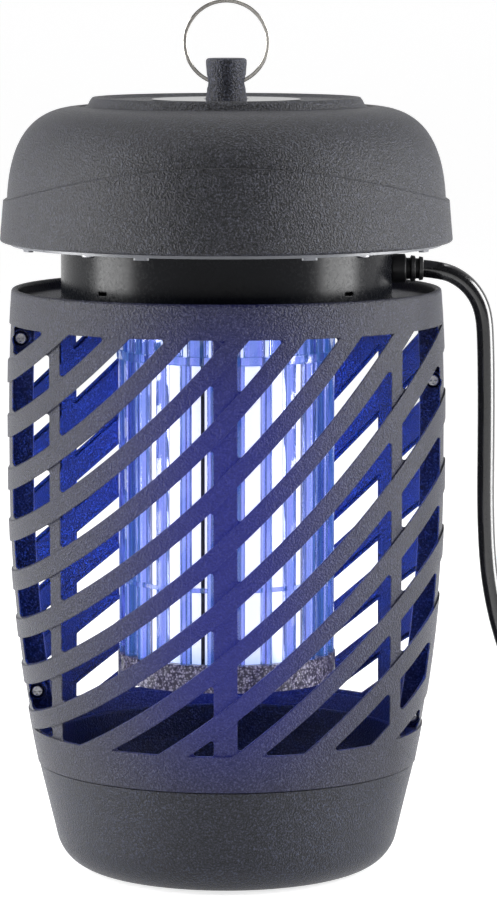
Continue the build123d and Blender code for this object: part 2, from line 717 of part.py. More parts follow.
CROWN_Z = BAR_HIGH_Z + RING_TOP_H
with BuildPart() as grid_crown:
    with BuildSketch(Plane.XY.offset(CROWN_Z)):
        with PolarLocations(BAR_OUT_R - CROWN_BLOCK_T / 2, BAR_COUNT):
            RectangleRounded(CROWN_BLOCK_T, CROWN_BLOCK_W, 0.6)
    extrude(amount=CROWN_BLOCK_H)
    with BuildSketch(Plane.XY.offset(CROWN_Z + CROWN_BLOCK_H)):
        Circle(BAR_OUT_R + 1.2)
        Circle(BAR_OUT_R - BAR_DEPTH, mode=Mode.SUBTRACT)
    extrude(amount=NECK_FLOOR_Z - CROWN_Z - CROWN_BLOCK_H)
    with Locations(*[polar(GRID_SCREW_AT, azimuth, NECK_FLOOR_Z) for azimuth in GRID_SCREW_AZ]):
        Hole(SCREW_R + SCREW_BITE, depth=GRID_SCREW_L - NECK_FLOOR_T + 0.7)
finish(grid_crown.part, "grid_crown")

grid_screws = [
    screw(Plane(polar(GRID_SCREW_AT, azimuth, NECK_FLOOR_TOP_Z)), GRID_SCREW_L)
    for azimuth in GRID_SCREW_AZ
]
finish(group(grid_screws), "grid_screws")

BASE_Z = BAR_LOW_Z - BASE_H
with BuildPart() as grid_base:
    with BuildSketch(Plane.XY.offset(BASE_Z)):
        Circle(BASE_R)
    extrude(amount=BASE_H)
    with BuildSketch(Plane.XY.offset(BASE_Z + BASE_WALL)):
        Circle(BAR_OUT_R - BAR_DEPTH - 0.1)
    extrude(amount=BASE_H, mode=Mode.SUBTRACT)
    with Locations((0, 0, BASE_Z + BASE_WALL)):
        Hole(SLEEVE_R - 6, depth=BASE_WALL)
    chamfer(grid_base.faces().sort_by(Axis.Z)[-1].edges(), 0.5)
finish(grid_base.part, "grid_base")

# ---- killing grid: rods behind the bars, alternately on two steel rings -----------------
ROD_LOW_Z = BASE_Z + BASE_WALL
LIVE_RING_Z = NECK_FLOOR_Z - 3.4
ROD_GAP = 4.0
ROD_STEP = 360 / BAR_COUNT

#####

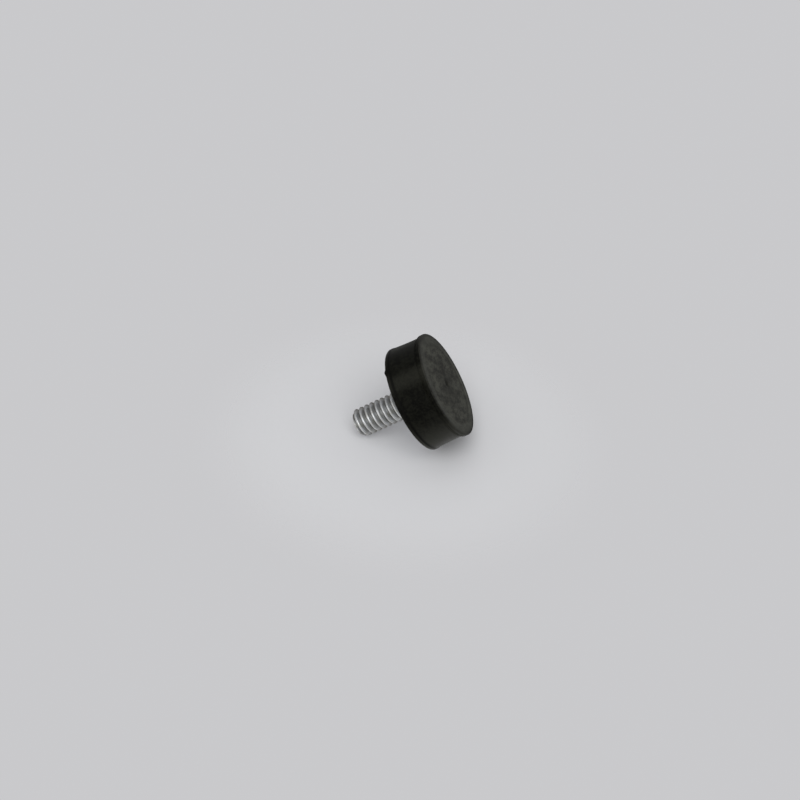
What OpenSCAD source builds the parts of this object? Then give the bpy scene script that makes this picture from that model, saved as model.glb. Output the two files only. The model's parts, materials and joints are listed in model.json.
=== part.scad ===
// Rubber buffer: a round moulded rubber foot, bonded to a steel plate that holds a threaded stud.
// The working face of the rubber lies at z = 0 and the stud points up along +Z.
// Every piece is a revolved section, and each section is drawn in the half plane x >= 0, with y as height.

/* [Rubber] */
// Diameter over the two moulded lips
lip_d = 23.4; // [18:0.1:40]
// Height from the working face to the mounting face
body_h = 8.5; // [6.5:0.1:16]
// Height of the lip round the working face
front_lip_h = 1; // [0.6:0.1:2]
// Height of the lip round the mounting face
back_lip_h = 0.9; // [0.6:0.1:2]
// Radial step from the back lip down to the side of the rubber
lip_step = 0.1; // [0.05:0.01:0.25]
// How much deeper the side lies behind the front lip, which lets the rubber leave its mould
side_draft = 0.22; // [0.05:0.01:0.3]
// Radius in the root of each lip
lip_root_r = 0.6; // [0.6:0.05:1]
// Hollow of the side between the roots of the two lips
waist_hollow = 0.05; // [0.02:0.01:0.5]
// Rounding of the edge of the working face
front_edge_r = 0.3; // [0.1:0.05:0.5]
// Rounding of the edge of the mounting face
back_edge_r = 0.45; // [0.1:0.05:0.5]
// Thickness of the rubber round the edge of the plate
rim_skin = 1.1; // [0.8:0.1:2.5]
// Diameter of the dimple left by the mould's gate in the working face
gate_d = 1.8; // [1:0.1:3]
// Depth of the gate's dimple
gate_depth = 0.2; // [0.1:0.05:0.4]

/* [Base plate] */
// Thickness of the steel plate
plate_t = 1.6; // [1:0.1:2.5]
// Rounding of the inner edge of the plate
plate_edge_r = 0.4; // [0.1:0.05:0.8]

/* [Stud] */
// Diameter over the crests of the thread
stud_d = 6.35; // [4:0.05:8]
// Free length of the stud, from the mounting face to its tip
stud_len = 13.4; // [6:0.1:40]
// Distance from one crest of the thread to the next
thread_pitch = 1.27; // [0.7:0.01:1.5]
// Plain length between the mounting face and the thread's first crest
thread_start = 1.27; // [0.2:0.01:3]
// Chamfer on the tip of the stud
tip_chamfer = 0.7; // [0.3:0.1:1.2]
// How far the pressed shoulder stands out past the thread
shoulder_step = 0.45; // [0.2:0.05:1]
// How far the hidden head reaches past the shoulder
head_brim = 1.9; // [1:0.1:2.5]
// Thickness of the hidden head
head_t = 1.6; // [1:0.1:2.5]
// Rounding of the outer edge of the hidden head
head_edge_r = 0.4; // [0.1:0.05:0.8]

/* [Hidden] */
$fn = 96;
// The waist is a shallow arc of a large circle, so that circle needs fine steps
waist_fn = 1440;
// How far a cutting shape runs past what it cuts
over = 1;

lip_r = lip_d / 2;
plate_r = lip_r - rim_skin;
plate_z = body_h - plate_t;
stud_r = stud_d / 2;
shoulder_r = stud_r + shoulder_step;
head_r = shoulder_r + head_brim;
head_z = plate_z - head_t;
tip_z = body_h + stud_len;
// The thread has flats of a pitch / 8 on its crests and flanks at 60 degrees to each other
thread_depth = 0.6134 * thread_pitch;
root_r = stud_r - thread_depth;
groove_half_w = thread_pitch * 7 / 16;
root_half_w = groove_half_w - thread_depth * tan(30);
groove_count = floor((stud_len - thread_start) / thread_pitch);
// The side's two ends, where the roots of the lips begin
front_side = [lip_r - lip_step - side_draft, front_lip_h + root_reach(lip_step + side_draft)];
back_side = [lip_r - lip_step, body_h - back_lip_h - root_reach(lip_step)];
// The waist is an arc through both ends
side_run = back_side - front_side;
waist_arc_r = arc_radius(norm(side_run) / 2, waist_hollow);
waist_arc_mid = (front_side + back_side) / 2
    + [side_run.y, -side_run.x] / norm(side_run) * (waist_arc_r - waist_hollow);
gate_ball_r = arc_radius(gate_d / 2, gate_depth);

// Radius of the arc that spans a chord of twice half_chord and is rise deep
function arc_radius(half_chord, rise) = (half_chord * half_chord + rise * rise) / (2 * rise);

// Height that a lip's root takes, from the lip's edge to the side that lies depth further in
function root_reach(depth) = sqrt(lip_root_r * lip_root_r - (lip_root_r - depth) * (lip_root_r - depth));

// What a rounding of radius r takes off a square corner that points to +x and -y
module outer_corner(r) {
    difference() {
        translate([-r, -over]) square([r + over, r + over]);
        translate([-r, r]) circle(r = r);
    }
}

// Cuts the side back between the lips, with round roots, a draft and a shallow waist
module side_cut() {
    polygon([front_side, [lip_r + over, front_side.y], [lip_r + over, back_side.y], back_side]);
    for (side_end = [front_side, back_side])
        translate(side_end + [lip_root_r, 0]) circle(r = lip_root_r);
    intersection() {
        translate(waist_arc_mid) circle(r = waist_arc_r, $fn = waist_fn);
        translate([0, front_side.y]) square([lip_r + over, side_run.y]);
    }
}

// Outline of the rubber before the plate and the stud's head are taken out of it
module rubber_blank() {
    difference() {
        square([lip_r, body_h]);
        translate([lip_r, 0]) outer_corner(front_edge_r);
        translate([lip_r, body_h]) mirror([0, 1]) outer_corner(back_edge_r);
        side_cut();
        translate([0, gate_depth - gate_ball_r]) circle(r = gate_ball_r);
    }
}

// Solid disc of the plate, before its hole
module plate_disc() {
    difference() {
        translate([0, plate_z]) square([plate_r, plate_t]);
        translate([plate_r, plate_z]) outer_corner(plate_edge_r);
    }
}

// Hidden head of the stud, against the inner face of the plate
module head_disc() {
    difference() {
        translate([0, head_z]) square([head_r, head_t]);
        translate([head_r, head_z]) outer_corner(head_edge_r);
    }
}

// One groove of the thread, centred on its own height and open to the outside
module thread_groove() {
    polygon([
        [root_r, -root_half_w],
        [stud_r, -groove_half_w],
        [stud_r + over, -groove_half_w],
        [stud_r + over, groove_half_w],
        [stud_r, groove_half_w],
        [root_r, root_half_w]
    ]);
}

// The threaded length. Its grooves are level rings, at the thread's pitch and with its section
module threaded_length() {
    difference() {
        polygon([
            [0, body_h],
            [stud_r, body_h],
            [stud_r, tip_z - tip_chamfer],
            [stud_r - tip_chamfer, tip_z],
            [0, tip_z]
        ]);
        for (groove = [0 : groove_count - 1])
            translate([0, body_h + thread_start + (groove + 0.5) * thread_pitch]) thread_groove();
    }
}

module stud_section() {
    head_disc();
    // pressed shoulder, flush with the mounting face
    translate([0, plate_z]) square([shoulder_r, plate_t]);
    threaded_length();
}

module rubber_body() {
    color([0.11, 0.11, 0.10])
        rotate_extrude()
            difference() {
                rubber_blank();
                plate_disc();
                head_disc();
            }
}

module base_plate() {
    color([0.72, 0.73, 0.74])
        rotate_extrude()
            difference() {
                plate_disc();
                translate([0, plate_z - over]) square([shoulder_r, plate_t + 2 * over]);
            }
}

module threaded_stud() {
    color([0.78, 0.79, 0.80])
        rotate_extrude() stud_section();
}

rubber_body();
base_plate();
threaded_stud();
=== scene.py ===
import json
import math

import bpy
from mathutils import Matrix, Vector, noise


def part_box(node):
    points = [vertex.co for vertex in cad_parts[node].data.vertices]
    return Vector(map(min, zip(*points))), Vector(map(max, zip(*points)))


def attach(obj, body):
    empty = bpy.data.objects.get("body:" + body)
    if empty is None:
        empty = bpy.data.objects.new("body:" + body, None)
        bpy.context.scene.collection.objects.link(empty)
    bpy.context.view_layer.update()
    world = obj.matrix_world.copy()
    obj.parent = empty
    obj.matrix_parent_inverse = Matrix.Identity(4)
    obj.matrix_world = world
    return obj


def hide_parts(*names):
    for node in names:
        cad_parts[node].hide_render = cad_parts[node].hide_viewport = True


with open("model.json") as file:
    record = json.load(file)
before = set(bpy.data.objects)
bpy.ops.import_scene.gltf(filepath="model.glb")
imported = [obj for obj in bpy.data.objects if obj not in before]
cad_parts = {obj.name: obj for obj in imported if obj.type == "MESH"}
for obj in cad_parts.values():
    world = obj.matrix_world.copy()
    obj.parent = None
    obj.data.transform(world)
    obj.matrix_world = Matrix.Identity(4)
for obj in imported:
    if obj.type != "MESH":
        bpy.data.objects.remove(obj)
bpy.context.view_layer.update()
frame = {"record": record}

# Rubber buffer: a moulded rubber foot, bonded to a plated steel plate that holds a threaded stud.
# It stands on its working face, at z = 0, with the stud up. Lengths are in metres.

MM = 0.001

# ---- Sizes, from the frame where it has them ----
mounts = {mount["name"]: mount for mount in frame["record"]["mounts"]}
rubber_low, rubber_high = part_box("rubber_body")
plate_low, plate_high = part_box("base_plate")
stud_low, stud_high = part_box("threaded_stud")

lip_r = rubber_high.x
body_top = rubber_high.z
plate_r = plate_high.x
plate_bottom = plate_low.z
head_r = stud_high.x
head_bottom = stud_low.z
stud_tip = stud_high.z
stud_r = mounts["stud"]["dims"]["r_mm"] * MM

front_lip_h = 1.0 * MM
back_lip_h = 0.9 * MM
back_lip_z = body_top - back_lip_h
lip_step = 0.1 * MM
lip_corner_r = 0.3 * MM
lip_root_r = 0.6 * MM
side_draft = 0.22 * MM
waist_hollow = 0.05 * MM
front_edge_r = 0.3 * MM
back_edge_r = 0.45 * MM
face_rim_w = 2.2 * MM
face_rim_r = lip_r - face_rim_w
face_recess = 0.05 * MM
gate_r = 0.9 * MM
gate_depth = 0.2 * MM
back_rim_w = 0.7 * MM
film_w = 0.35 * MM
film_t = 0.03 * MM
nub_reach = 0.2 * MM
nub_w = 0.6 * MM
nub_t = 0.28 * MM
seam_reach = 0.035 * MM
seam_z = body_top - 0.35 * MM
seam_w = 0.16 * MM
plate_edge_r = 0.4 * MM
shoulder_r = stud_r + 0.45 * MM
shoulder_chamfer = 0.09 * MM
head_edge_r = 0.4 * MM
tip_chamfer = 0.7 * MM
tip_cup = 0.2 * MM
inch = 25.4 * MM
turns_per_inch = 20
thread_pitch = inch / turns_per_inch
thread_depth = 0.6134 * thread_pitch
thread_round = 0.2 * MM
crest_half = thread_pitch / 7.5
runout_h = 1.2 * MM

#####

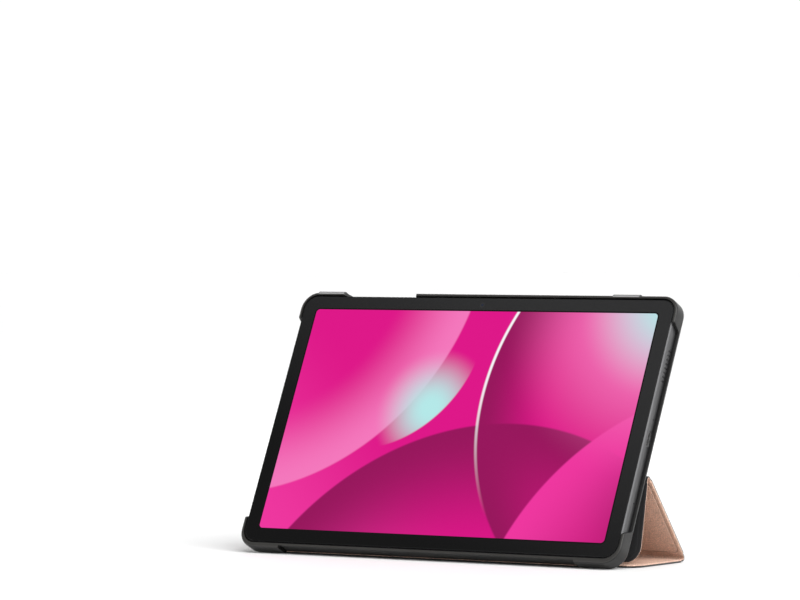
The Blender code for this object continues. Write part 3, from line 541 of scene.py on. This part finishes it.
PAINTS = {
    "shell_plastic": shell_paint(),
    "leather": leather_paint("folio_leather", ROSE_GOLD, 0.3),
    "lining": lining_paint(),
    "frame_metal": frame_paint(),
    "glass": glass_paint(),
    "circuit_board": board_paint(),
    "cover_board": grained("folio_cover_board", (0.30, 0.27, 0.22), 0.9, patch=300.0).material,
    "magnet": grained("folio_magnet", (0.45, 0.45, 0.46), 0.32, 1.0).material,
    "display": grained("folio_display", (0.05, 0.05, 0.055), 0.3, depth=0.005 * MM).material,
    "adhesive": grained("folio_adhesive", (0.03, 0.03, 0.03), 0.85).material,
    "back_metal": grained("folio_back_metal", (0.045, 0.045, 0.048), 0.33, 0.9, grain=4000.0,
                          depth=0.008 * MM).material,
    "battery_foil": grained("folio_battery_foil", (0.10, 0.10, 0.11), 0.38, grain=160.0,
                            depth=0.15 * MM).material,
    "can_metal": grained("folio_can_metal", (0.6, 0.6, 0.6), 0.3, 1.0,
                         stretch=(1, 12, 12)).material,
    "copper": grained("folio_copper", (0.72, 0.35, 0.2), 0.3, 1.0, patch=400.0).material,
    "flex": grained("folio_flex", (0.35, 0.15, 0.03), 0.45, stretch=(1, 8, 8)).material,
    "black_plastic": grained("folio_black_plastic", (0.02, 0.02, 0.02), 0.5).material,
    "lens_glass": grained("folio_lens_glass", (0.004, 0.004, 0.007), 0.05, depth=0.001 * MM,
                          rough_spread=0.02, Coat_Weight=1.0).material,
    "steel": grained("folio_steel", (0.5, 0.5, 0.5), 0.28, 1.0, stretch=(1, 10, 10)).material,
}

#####

From the records above, quote only the lines running from the line with "threaded_length();" to the line with "before = set(bpy.data.objects)", both lines included.

◆ Written response
    threaded_length();
}

module rubber_body() {
    color([0.11, 0.11, 0.10])
        rotate_extrude()
            difference() {
                rubber_blank();
                plate_disc();
                head_disc();
            }
}

module base_plate() {
    color([0.72, 0.73, 0.74])
        rotate_extrude()
            difference() {
                plate_disc();
                translate([0, plate_z - over]) square([shoulder_r, plate_t + 2 * over]);
            }
}

module threaded_stud() {
    color([0.78, 0.79, 0.80])
        rotate_extrude() stud_section();
}

rubber_body();
base_plate();
threaded_stud();
=== scene.py ===
import json
import math

import bpy
from mathutils import Matrix, Vector, noise


def part_box(node):
    points = [vertex.co for vertex in cad_parts[node].data.vertices]
    return Vector(map(min, zip(*points))), Vector(map(max, zip(*points)))


def attach(obj, body):
    empty = bpy.data.objects.get("body:" + body)
    if empty is None:
        empty = bpy.data.objects.new("body:" + body, None)
        bpy.context.scene.collection.objects.link(empty)
    bpy.context.view_layer.update()
    world = obj.matrix_world.copy()
    obj.parent = empty
    obj.matrix_parent_inverse = Matrix.Identity(4)
    obj.matrix_world = world
    return obj


def hide_parts(*names):
    for node in names:
        cad_parts[node].hide_render = cad_parts[node].hide_viewport = True


with open("model.json") as file:
    record = json.load(file)
before = set(bpy.data.objects)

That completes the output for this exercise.